Hernandez led off the inning with a base hit to left that Gardner hustled to cut off, holding Hernandez to first. Robertson walked Smoak on a 3-1 pitch and Solarte on 4 pitches to load the bases. Aaron Boone, looking ahead to the lefty Granderson hitting for Grichuk, mired in a slump as he was, hurriedly got Chapman, who of course is left-handed, up in the bullpen.

But Gibbie realized that Chapman hadn’t been up long enough to come in right away, so instead of waiting for Grichuk’s spot, he hit Granderson for Diaz, and Boone was stuck with Robertson facing Granderson. Of course, the move paid off because Grandy lofted a bloop single into centre that scored Hernandez and left the bases loaded. There were no heroes’ laurels for Randal Grichuk, however, as Robertson fanned him on a 1-2 pitch, and then survived a sharp drive to left by the now-dangerous Maile to for the third out.

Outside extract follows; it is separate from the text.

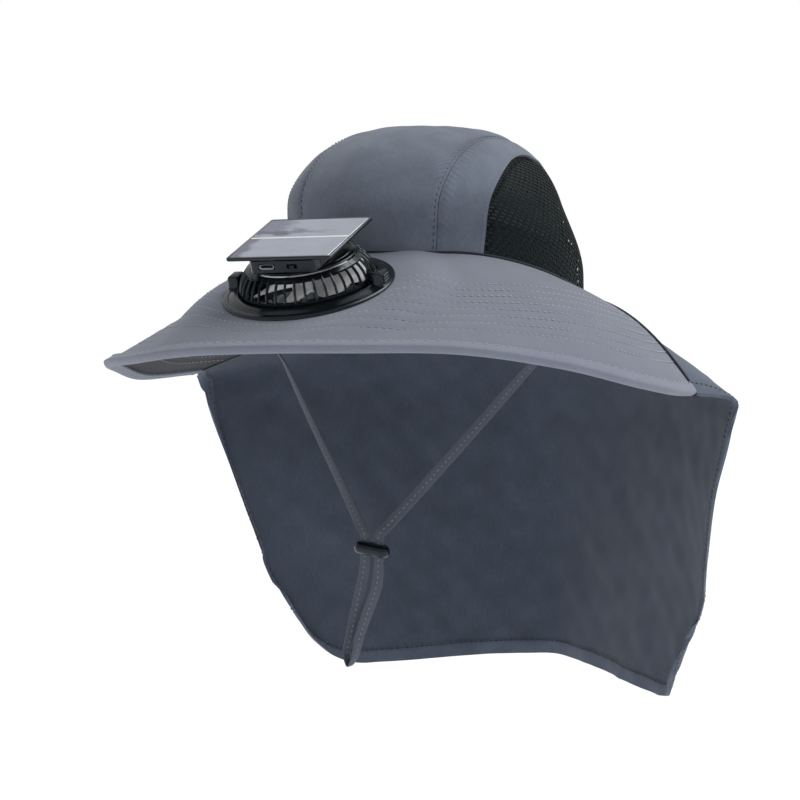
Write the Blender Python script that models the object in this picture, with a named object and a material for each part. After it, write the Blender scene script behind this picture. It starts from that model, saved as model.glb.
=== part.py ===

John Axford survived a walk to Aaron Hicks in the bottom of the eighth to hold the lead at 4-3, but Chapman finally came in for the save in the ninth and blew away Travis, Pearce, and Hernandez, without necessarily keeping the ball in the strike zone, striking out the side to preserve New York’s narrow lead and give first blood to the Bronx Bombers in this New York showdown.

If hard didn’t work last night, soft might work tonight as Marco Estrada gets the ball for Toronto against Sonny Gray. Seems like we’ve seen this script before.